** SHORT TASK **
Every line must be returned precisely as it is written.

((

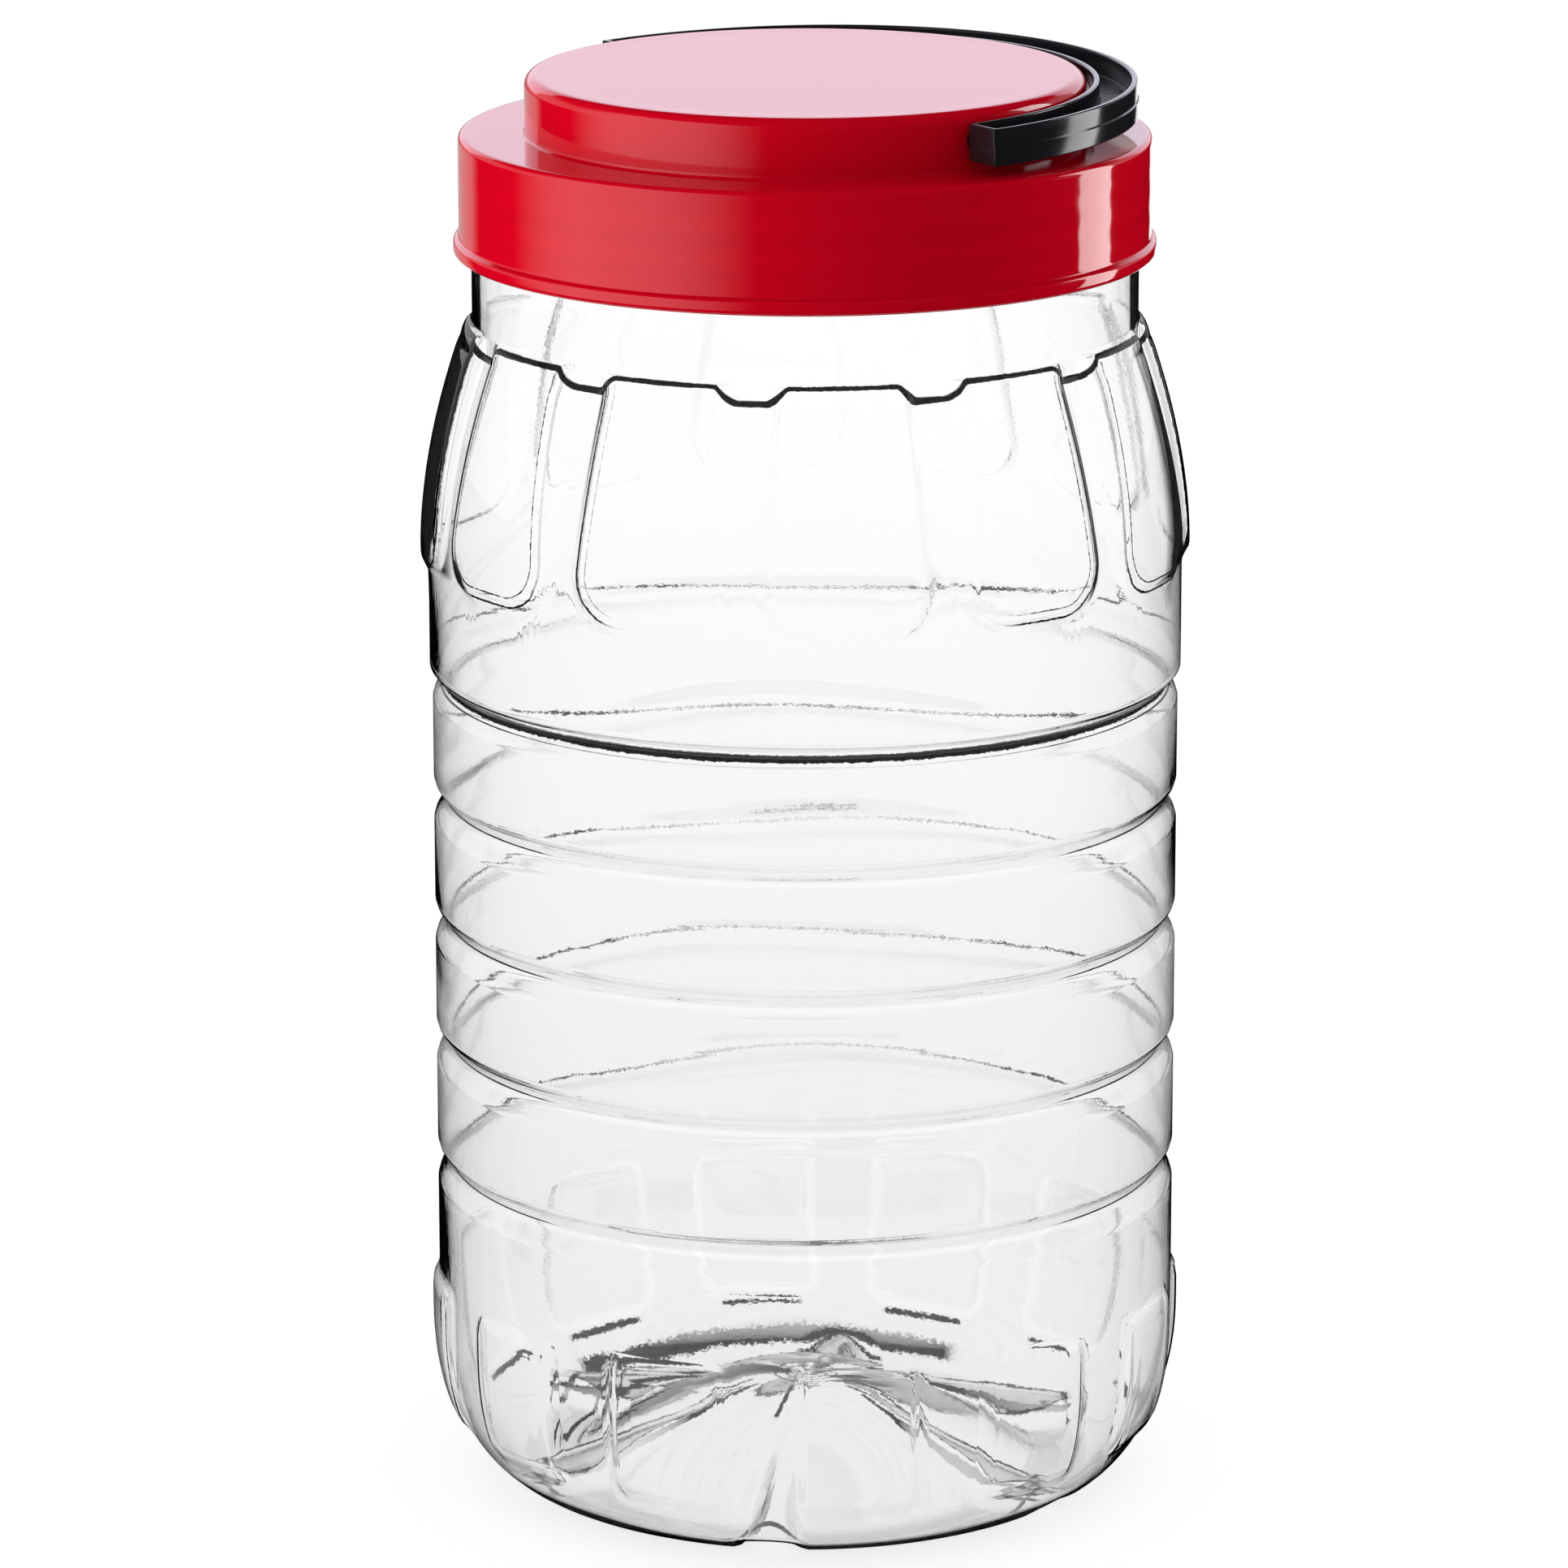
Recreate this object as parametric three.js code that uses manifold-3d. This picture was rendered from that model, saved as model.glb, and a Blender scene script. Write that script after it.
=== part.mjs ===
// Storage jar of clear plastic with a screw cap, a sealing disc and a swing handle.
// Millimetres, +Z up. The origin is the centre of the base, on the surface that the jar stands on.
// The handle's pins lie along X. The handle rests folded round the cap's boss, on the +Y side.

import * as THREE from 'three';
import { mergeVertices } from 'three/addons/utils/BufferGeometryUtils.js';
import Module from 'manifold-3d';

const wasm = await Module();
wasm.setup();

// Jar wall
const bodyRadius = 67;
const bandRadius = 67.5;
const bodyWall = 0.9;
const neckWall = 1.5;

// Base and heel: feet with rounded channels between them, round a pushed-up centre
const footCount = 6;
const footRadius = 46;
const footWidth = 3.5;
const gateRadius = 8;
const pushUp = 15.5;
const heelHeight = 32;
const heelPower = 2.25;
const lobePower = 1.5;
const channelEndRadius = 55.5;
const channelEndHeight = 4.5;
const channelPower = 1.3;
const channelHalfAngle = THREE.MathUtils.degToRad(7.5);
const firstChannel = THREE.MathUtils.degToRad(45);
const heelShares = [0.03, 0.11, 0.22];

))

** OUTPUT FOR THIS EXERCISE **
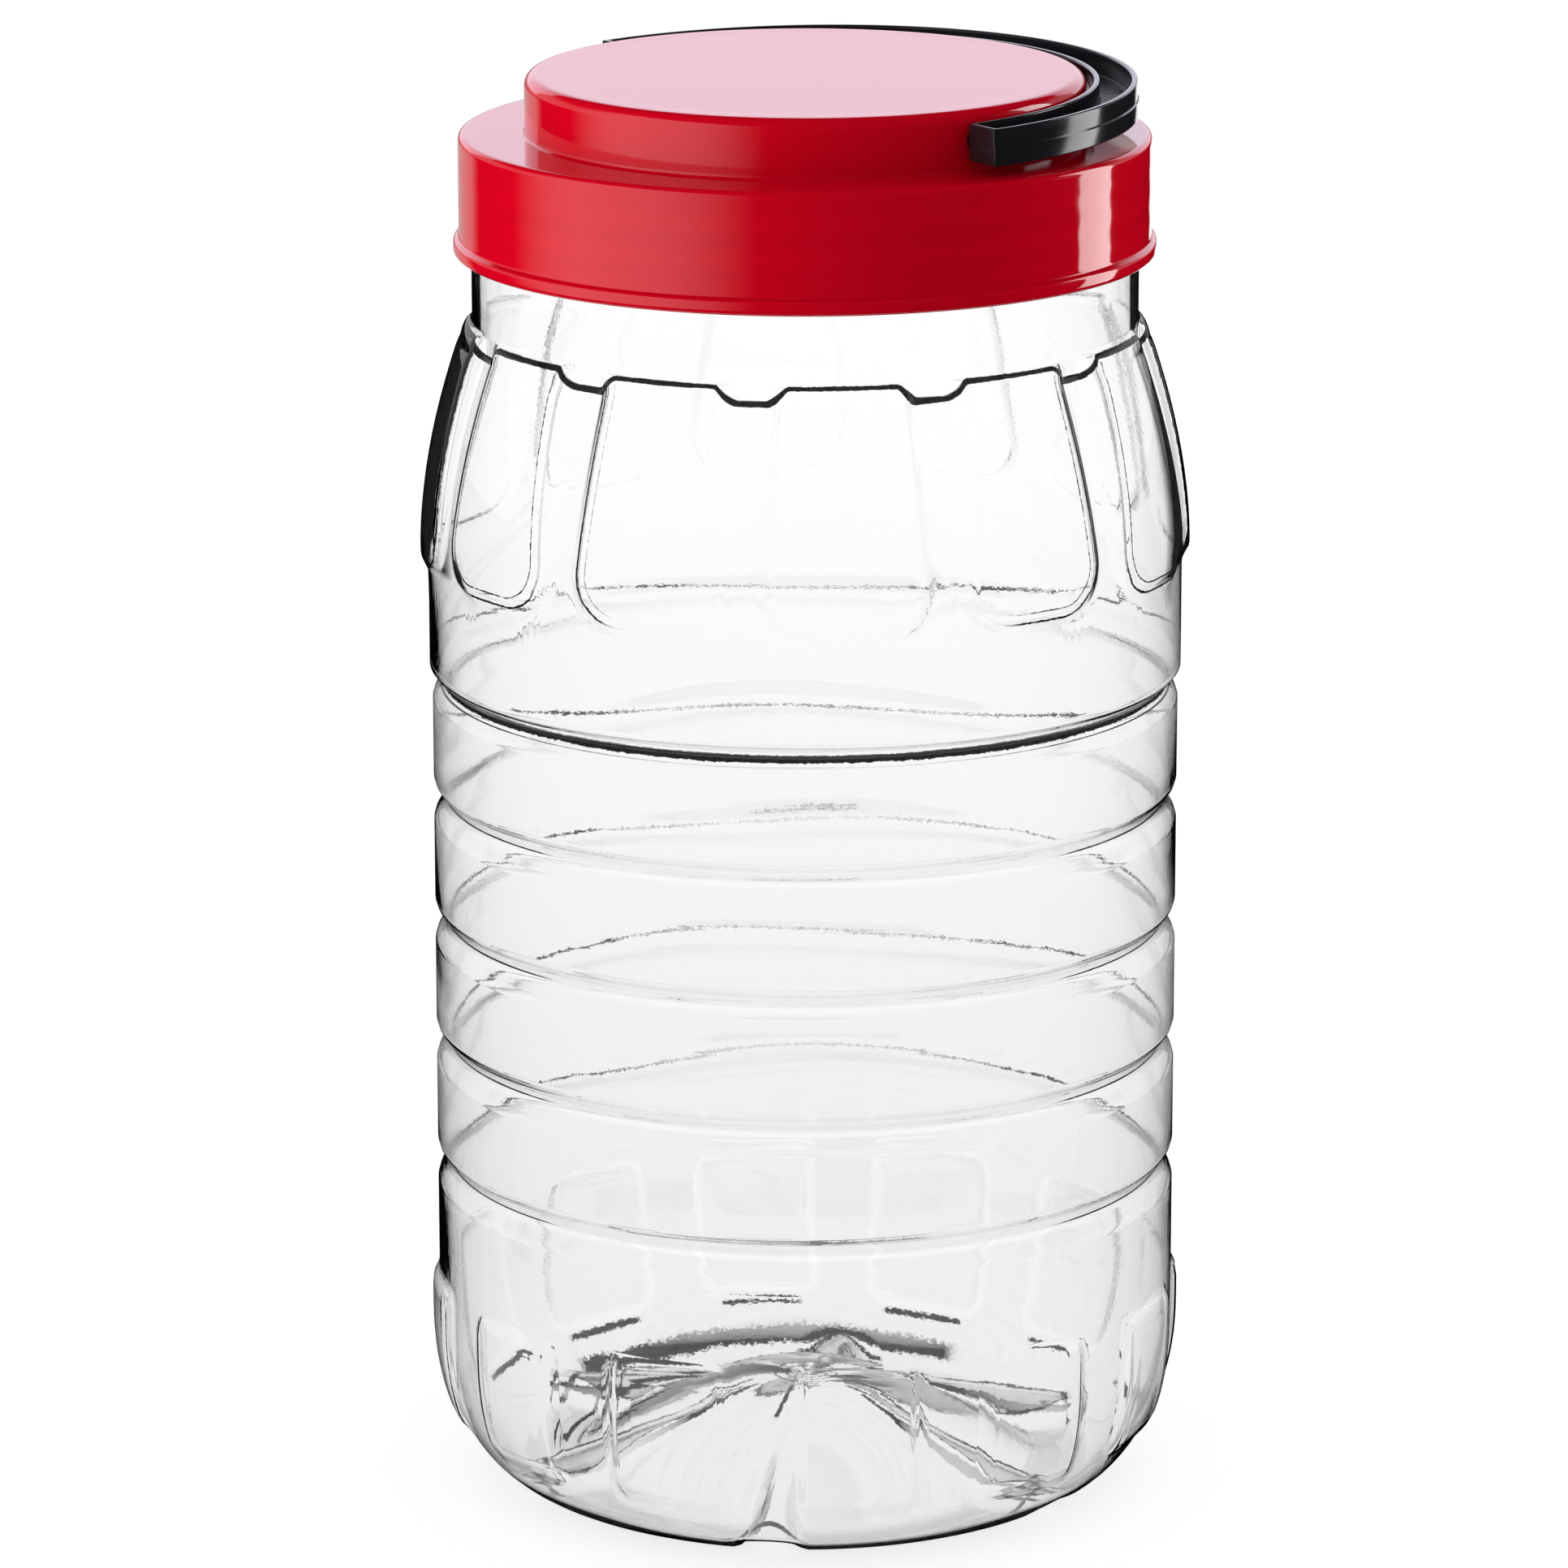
Recreate this object as parametric three.js code that uses manifold-3d. This picture was rendered from that model, saved as model.glb, and a Blender scene script. Write that script after it.
=== part.mjs ===
// Storage jar of clear plastic with a screw cap, a sealing disc and a swing handle.
// Millimetres, +Z up. The origin is the centre of the base, on the surface that the jar stands on.
// The handle's pins lie along X. The handle rests folded round the cap's boss, on the +Y side.

import * as THREE from 'three';
import { mergeVertices } from 'three/addons/utils/BufferGeometryUtils.js';
import Module from 'manifold-3d';

const wasm = await Module();
wasm.setup();

// Jar wall
const bodyRadius = 67;
const bandRadius = 67.5;
const bodyWall = 0.9;
const neckWall = 1.5;

// Base and heel: feet with rounded channels between them, round a pushed-up centre
const footCount = 6;
const footRadius = 46;
const footWidth = 3.5;
const gateRadius = 8;
const pushUp = 15.5;
const heelHeight = 32;
const heelPower = 2.25;
const lobePower = 1.5;
const channelEndRadius = 55.5;
const channelEndHeight = 4.5;
const channelPower = 1.3;
const channelHalfAngle = THREE.MathUtils.degToRad(7.5);
const firstChannel = THREE.MathUtils.degToRad(45);
const heelShares = [0.03, 0.11, 0.22];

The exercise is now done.